Language of Emotions: Expressing Negative Emotions in English and Croatian

Brdar, Irena
Language of Emotions: Expressing Negative Emotions in English and Croatian 2008., diplomski rad, Filozofski fakultet, Rijeka

Language of Emotions: Expressing Negative Emotions in English and Croatian

Brdar, Irena

Vrsta, podvrsta i kategorija rada
Ocjenski radovi, diplomski rad

Filozofski fakultet





Brala-Vukanović, Marija

Ključne riječi
Language; emotions; Sapir-Whorf hypothesis; culture

The subject of this thesis is language of emotions, that is, expression of negative emotions in Croatian versus Anglo-Saxon society. According to Adler, Rosenfeld and Proctor (2001), in the mainstream UK/US culture the unwritten rules of communication discourage open display of most emotions, especially negative ones. People do not shrink from making statements of fact or opinion, but when it comes to revealing their feelings they resort to indirect cues such as rhetorical questions or sarcasm. Croats, on the other hand, are generally considered direct in overt expression of both positive and negative emotions. This assumption is the main hypothesis to be tested in this study. According to the linguistic relativity interpretation of the Sapir-Whorf hypothesis, language and culture influence each other. An important aspect of this view is vocabulary. So, if a language has a particularly rich vocabulary for a thing or activity, that thing or activity is very important in its culture.

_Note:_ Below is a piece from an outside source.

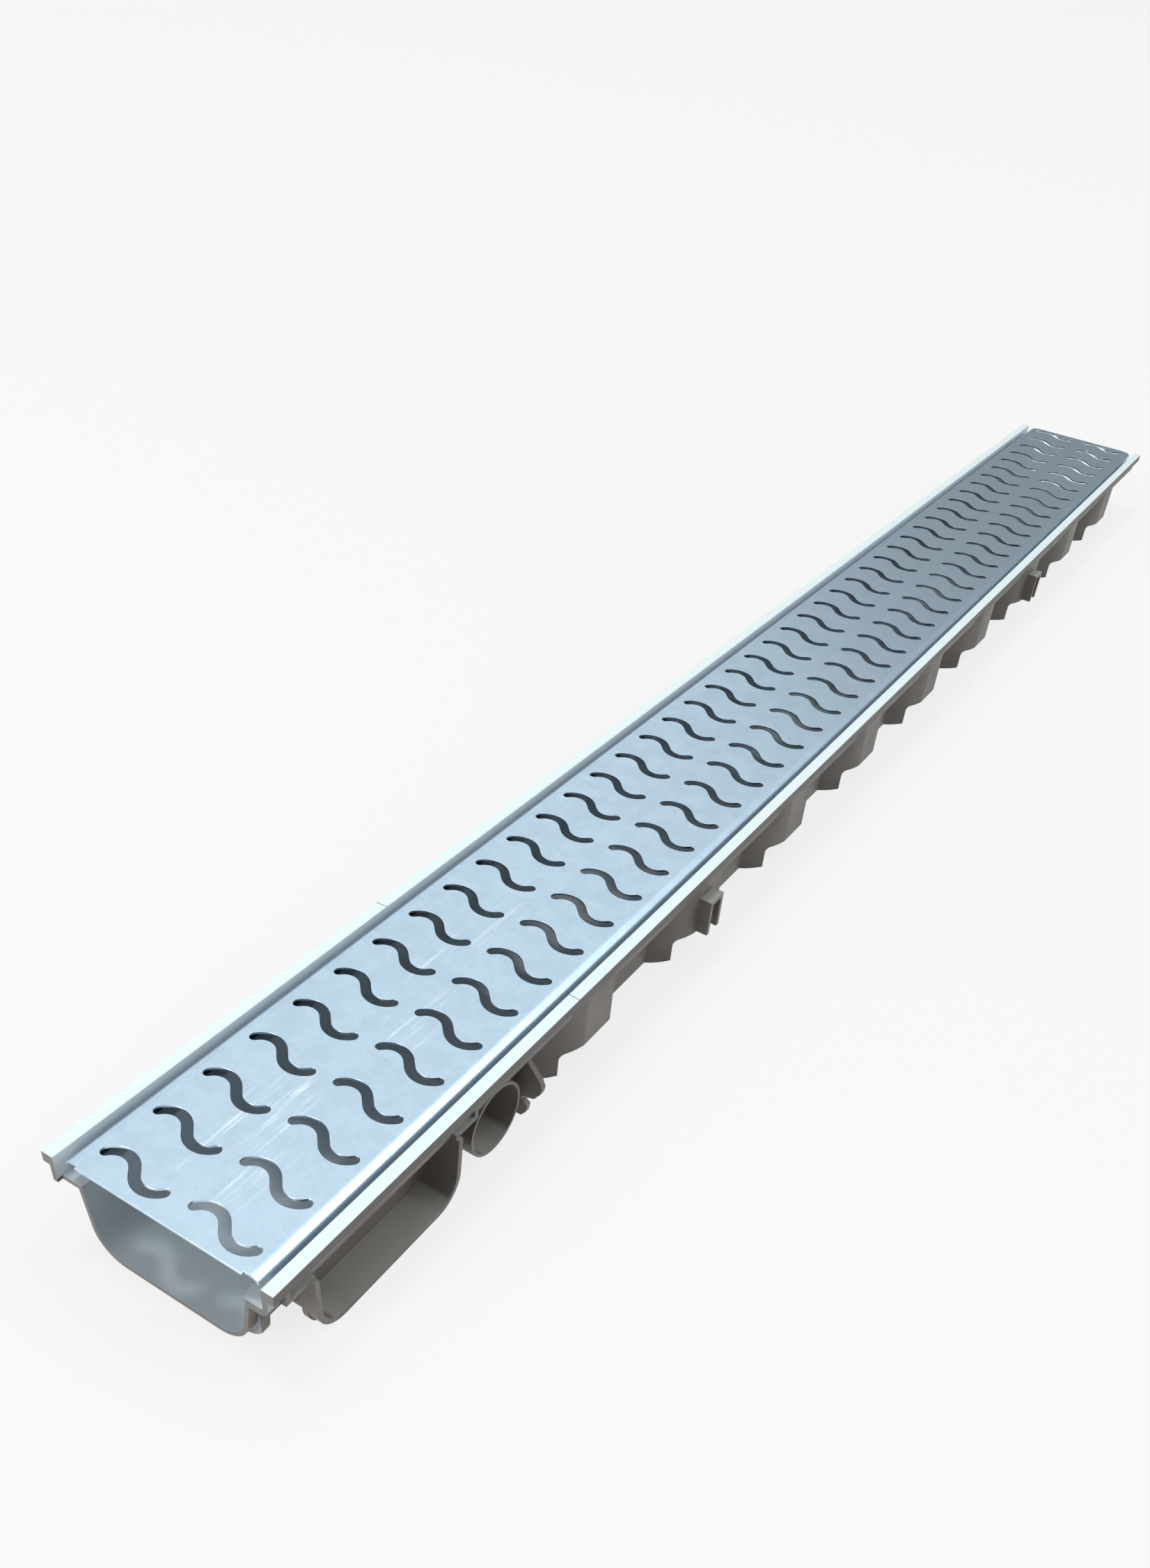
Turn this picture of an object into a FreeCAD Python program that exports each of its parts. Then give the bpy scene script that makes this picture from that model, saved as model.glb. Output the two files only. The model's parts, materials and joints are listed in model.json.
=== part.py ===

Thus, in order to see how a society deals with expression of emotions, it is necessary to investigate emotion-related vocabulary of its language. In order to test the hypothesis two different analyses were carried out. Analysis 1 aimed at exploring the language of recent journalistic articles dealing with divorce, a subject usually associated with negative emotions. Thus, 86 different texts treating either Mills/McCartney divorce battle or Pokos/Radeljak acrimonious divorce were gathered from the Internet. The texts were divided into three groups and compared in aspects of grammar, language and vocabulary. Analysis 2, on the other hand, was focused on emotion-related vocabulary contained in six different dictionaries. Considering the extensiveness of the material provided by those dictionaries, the sphere of interest has been narrowed down to verbs and phrases referring to active negative emotions such as anger, fear, frustration and annoyance.